This came as a bombshell to me, of course. I have been writing articles designed to go on the left-hand side of a newspaper spread for as long as I can remember. I won't go into the technical details of how it is so different from writing on the right; suffice to say that it's more difficult to write mock-Shakespearean verse over here, and that it is almost impossible to bring in a reference to Norman Lamont without seeming snide.

Anyway, after a series of emergency meetings (between me and my accountant, actually), a compromise was reached. I would do everything the paper asked me, but I would turn myself into a small company which would be able to take money directly from the Independent and pay it to my accountant as a salaried director.

'Hold on,' I said. 'Don't you mean to me as a salaried director?'

My accountant smiled mysteriously and recommended I trust him.

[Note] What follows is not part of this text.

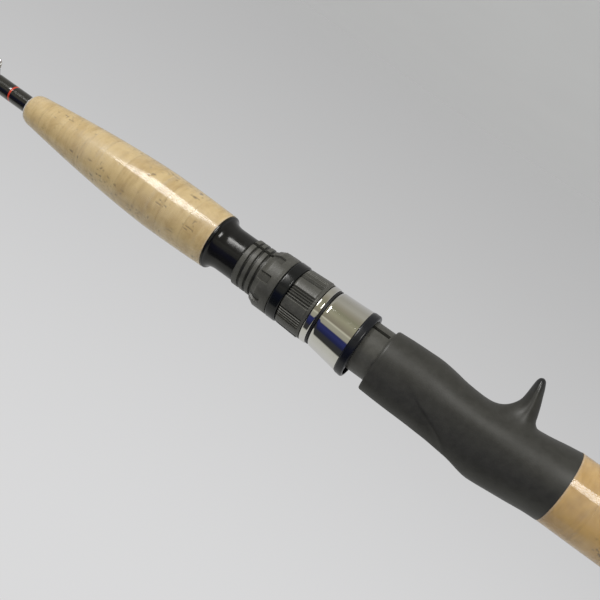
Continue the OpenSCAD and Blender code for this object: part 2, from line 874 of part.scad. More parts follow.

'Incidentally,' he said, packing his papers and preparing to move on to the BBC, where he is apparently being kept busy suggesting new financial arrangements for some of the governors, 'you know this business about the Independent having its 2,000th issue?'

'Yes.'

'And changing everything round?'

'Yes?'

'Well, it's not true.'

'What's not true? They're not changing things round, then?'

'Oh yes, time for all change. But it's not because of the 2,000th issue. Newspapers never do anything for sentimental reasons. They do things out of panic, fear, loathing, profit, yes, but not sentiment.'

'Well, if they're not doing it for sentimental reasons, why then?'

'It's because of Norman Lamont, actually.'

'] ?'

'I know, extraordinary, isn't it? But apparently the Independent management was extremely worried that in the Budget he might levy VAT on newspapers and books and so on. That would ruin most newspapers, of course. So they made contingency plans.'

'What sort of contingency plans?'

'To turn the Independent into something else.'

'To what?'

'Well, if there was going to be VAT on newspapers, it stood to reason the Independent would be better off being something not subject to VAT. Such as an educational trust.'

'The Independent was going to become an educational trust???'

'With a daily newsletter, yes. Called, by coincidence, the Independent.'

'So readers would have to be members before they could buy it?'

'Theoretically, yes. In fact, they would pay membership entrance fee as they bought the paper. Rather like a businessman in a strange town being given instant temporary membership of a nightclub.'

'I wouldn't know about that.'

'No. Nor would I'

'And that's why all these changes . . . ?'

'Yes. When H M Customs and Excise tried to levy VAT on the Independent, the paper would say, 'Ah, but we had a radical change two days after the Budget and we are no longer a newspaper; we are an educational trust newsletter'.'

'And Lamont didn't put VAT on papers?'

'No.'

'But they're going ahead with the changes anyway?'

'Yes.'

'Well, of all the . . . I wonder who came up with that particular crackbrained scheme?'

'Someone you know quite well,' said my accountant stiffly, 'and who has to get to the BBC double-quick - don't want Hussey in one of his moods, do we?'

'You?' I said. 'It's all down to you? That I now have to write on the right-hand side instead of . . . ?'

'Don't worry,' he said. 'I know this is all going to cause you a lot of aggro. But I've been giving some thought as to how we can make a bit of money out of the mental distress which these changes will cause you, and so I have drawn up a contingency plan to turn you into another company, with your wife incorporated into it as a registered nurse.'

'Nurse]' I said.

'And we'll be able to swing a lot of medical insurance on it - but look, don't worry about the details - I'll give you a ring later on this afternoon . . . .'

I haven't heard a word from him since. They must be keeping him pretty busy at the BBC.